* What is required:
Pull out the lines from the line containing "far_leg_rivets();" through the line containing "if empty is", both lines included, and copy them exactly.

* Material to process:
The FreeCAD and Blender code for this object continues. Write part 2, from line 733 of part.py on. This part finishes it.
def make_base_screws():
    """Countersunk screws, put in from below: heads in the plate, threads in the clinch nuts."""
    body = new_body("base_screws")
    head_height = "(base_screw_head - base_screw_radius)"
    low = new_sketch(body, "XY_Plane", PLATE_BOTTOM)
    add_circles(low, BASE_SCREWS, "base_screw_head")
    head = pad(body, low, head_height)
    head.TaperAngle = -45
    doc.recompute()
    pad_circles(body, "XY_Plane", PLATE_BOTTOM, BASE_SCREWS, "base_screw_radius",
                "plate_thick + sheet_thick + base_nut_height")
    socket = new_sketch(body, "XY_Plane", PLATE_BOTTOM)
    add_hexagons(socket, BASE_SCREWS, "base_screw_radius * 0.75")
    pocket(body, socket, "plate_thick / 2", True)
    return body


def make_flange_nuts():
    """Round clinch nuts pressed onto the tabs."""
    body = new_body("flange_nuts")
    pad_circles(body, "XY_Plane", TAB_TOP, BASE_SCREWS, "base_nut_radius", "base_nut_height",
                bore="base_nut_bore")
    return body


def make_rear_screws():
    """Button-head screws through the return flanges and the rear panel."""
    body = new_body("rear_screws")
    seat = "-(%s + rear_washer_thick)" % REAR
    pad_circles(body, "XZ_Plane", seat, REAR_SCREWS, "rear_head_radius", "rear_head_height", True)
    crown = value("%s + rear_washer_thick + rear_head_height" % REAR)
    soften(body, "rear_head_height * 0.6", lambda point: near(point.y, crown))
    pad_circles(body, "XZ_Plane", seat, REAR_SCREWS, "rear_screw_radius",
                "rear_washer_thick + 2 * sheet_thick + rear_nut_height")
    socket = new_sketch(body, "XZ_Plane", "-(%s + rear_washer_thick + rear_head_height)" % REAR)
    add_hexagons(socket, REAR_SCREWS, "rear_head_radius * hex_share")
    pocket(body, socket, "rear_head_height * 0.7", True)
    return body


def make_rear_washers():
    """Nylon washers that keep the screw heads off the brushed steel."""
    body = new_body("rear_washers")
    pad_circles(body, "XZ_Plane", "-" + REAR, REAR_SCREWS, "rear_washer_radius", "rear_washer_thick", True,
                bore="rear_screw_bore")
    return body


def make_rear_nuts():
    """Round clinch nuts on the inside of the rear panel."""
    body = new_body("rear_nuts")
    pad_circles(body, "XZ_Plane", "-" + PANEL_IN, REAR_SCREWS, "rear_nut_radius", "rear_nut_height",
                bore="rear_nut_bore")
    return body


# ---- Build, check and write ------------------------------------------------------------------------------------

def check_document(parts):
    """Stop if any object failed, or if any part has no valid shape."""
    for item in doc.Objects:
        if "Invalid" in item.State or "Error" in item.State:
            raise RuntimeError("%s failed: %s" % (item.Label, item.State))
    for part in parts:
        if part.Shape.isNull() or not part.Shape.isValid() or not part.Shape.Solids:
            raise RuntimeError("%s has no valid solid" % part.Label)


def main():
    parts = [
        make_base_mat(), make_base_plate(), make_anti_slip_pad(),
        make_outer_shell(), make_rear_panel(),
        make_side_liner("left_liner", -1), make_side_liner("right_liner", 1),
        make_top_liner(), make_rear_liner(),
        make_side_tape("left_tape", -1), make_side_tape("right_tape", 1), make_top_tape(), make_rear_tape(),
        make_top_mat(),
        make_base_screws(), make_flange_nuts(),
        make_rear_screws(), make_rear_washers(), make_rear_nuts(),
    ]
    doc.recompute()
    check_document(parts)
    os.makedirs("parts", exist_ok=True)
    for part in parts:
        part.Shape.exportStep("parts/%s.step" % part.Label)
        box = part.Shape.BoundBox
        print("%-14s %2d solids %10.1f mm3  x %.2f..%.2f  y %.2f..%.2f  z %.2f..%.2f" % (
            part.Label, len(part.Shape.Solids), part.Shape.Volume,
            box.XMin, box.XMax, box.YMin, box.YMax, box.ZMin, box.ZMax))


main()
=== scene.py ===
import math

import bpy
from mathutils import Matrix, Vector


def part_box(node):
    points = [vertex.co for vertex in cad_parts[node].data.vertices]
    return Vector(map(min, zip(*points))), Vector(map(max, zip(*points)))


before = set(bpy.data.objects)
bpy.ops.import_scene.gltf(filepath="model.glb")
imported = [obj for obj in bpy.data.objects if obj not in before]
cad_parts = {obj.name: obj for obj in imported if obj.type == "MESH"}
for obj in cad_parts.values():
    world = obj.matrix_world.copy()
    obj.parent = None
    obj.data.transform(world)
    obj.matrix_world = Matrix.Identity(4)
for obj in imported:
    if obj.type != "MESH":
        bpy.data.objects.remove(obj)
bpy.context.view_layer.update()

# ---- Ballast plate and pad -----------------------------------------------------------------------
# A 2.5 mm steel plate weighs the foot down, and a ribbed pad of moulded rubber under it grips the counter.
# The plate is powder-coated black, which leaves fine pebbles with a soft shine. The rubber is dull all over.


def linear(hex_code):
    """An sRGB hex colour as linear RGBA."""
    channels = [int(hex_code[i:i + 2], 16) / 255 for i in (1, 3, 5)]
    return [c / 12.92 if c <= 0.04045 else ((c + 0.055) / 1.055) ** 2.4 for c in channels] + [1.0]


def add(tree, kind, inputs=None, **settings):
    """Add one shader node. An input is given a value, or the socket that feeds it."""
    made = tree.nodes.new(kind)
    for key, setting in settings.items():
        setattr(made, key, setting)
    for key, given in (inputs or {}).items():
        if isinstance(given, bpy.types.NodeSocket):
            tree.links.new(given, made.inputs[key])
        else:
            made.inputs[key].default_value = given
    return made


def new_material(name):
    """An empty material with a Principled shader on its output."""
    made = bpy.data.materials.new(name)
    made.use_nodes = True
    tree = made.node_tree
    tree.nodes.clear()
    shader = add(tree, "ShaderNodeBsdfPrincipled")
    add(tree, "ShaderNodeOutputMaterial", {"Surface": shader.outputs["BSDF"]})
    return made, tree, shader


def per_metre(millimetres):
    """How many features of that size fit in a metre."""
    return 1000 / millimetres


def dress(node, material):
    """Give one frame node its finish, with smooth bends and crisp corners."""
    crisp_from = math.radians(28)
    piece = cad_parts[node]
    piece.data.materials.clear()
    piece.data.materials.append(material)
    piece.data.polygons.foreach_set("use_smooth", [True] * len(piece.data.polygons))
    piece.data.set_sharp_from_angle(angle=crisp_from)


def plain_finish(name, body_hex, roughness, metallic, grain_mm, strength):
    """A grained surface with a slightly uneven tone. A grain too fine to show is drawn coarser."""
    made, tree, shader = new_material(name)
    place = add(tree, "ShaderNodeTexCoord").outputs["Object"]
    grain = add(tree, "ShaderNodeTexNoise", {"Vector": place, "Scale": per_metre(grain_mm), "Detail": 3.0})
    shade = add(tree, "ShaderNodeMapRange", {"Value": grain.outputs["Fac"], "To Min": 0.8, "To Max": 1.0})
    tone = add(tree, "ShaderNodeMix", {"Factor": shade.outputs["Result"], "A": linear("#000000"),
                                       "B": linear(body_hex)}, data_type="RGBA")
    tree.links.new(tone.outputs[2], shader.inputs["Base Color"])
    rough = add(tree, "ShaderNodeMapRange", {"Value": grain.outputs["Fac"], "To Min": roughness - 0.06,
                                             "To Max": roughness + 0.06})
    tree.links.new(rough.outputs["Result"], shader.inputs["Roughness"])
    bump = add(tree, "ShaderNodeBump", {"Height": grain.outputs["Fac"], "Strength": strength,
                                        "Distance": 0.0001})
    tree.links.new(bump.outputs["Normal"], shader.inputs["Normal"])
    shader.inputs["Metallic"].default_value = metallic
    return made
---
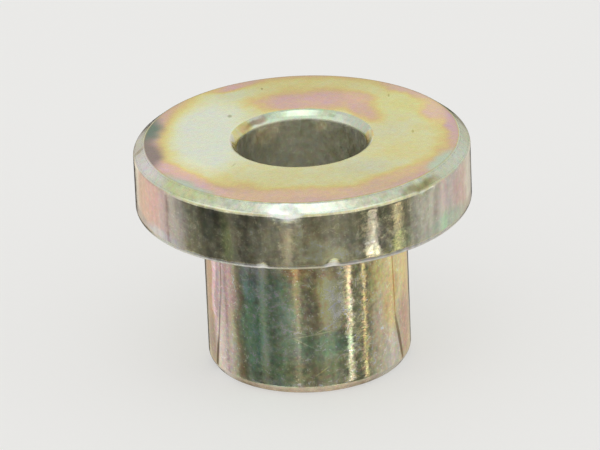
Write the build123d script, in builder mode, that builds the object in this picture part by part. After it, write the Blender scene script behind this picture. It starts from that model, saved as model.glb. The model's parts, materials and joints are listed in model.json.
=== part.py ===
...
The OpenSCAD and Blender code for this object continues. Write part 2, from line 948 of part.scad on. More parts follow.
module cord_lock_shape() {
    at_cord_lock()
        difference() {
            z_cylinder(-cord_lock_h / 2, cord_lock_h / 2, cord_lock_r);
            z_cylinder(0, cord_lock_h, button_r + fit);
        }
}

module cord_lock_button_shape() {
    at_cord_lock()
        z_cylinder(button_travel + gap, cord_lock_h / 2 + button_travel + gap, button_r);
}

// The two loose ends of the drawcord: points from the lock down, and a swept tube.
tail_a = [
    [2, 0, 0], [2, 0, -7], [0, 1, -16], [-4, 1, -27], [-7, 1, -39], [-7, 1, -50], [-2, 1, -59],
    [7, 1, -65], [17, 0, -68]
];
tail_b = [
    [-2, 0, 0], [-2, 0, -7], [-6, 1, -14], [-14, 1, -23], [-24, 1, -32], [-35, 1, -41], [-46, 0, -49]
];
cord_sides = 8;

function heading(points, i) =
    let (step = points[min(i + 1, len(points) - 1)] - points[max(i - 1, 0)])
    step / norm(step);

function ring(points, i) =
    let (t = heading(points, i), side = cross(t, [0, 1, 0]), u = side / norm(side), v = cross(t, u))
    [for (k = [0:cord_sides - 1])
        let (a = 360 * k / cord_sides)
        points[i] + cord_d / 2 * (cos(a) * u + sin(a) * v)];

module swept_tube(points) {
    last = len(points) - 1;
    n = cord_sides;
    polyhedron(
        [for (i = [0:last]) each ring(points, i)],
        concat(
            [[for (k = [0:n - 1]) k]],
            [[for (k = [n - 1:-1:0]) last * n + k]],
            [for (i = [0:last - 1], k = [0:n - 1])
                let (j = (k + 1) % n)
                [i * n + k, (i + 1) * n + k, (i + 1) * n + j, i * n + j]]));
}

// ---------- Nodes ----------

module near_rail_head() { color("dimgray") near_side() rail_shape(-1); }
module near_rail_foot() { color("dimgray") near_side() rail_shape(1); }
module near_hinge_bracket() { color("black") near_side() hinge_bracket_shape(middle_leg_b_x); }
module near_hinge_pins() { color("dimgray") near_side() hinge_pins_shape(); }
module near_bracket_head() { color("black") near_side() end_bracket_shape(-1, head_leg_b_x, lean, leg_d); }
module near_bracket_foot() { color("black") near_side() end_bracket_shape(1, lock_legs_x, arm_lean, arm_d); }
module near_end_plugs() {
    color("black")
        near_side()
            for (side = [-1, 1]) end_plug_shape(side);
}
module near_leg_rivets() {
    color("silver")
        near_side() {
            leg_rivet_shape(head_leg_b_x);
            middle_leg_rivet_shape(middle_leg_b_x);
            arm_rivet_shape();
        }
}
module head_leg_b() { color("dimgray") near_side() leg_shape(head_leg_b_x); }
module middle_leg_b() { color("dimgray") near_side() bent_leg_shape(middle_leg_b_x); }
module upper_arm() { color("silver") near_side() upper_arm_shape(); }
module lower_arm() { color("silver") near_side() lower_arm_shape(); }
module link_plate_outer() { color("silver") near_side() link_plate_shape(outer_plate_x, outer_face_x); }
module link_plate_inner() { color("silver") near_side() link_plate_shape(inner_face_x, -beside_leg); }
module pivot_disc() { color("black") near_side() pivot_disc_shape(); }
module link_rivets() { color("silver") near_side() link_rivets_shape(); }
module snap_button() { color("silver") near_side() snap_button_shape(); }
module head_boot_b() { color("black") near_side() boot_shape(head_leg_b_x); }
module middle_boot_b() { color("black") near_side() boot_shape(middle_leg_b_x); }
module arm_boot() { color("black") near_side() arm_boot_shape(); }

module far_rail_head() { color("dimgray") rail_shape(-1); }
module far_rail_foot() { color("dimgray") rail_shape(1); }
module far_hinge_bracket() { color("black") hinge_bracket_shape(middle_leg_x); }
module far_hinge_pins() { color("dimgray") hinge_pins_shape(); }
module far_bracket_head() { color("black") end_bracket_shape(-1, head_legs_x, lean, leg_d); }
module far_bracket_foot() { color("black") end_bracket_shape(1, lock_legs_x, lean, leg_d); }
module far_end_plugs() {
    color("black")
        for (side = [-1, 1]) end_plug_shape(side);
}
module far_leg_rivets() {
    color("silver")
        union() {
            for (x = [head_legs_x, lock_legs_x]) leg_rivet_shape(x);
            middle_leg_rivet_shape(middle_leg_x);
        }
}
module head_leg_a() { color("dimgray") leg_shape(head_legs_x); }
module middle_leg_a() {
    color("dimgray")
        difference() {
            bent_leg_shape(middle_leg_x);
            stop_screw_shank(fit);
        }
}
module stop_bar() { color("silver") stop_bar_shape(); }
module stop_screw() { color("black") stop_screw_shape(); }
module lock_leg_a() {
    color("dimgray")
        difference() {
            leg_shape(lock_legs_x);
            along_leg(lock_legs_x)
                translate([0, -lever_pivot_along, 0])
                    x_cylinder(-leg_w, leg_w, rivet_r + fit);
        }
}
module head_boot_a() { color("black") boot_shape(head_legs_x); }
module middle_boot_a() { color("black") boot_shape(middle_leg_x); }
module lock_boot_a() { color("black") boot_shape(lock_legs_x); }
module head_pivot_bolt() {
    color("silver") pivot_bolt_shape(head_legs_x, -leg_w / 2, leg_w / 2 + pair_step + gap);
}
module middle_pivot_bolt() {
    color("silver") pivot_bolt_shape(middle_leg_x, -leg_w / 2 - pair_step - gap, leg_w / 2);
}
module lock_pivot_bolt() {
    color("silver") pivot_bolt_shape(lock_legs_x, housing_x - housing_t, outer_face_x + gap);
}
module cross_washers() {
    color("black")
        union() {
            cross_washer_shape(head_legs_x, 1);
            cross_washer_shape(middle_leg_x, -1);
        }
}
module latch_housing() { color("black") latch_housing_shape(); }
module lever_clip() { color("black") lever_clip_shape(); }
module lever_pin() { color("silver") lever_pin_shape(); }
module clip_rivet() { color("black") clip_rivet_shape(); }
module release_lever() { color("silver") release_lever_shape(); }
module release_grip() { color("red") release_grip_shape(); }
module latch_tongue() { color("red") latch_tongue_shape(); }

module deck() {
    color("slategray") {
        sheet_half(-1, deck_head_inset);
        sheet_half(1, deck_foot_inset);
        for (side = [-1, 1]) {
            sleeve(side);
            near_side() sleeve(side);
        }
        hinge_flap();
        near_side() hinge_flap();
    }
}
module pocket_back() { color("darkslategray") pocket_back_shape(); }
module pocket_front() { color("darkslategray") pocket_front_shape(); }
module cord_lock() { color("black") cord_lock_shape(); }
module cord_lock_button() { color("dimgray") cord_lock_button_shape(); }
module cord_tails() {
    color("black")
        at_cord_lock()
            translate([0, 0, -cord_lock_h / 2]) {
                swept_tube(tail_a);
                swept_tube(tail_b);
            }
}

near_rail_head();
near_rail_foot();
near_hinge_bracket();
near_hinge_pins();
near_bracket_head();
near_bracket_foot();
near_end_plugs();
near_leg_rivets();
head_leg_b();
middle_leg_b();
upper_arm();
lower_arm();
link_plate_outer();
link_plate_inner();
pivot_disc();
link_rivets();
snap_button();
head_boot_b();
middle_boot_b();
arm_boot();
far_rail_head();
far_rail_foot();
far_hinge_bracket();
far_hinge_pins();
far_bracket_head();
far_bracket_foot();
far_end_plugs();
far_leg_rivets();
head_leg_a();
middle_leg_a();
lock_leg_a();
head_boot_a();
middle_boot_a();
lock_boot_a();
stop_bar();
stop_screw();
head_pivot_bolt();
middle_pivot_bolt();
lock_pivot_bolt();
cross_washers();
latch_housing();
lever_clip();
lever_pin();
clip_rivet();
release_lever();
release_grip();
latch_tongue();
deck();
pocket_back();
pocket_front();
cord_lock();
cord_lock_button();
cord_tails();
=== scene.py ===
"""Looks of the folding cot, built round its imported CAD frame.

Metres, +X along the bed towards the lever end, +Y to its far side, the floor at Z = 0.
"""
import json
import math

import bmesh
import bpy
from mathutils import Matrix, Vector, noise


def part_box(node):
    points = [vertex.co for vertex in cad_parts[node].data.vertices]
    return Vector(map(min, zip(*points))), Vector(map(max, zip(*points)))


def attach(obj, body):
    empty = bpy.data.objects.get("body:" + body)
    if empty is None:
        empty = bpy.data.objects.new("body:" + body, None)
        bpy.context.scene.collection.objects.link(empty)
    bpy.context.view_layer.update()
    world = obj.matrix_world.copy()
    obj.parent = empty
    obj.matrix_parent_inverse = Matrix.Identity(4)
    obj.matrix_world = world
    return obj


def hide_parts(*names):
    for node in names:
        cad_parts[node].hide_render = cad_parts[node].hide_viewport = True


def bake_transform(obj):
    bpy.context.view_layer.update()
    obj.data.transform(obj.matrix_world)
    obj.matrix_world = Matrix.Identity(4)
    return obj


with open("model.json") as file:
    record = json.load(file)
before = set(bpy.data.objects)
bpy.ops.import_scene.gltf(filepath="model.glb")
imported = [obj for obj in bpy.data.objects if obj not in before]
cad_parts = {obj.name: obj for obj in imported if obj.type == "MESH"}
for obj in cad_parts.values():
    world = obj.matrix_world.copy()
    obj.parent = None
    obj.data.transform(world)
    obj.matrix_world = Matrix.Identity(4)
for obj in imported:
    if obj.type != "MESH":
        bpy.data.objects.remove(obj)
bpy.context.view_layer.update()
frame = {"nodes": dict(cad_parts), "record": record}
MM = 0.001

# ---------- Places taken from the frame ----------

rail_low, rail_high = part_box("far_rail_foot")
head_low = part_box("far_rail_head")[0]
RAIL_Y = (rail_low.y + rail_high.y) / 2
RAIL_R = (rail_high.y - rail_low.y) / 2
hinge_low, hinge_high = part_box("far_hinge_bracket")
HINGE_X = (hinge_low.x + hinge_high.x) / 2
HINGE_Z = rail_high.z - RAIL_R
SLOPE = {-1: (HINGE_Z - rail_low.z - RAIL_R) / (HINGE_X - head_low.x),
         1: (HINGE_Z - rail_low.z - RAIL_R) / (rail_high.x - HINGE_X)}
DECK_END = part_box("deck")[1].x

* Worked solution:
far_leg_rivets();
head_leg_a();
middle_leg_a();
lock_leg_a();
head_boot_a();
middle_boot_a();
lock_boot_a();
stop_bar();
stop_screw();
head_pivot_bolt();
middle_pivot_bolt();
lock_pivot_bolt();
cross_washers();
latch_housing();
lever_clip();
lever_pin();
clip_rivet();
release_lever();
release_grip();
latch_tongue();
deck();
pocket_back();
pocket_front();
cord_lock();
cord_lock_button();
cord_tails();
=== scene.py ===
"""Looks of the folding cot, built round its imported CAD frame.

Metres, +X along the bed towards the lever end, +Y to its far side, the floor at Z = 0.
"""
import json
import math

import bmesh
import bpy
from mathutils import Matrix, Vector, noise


def part_box(node):
    points = [vertex.co for vertex in cad_parts[node].data.vertices]
    return Vector(map(min, zip(*points))), Vector(map(max, zip(*points)))


def attach(obj, body):
    empty = bpy.data.objects.get("body:" + body)
    if empty is None:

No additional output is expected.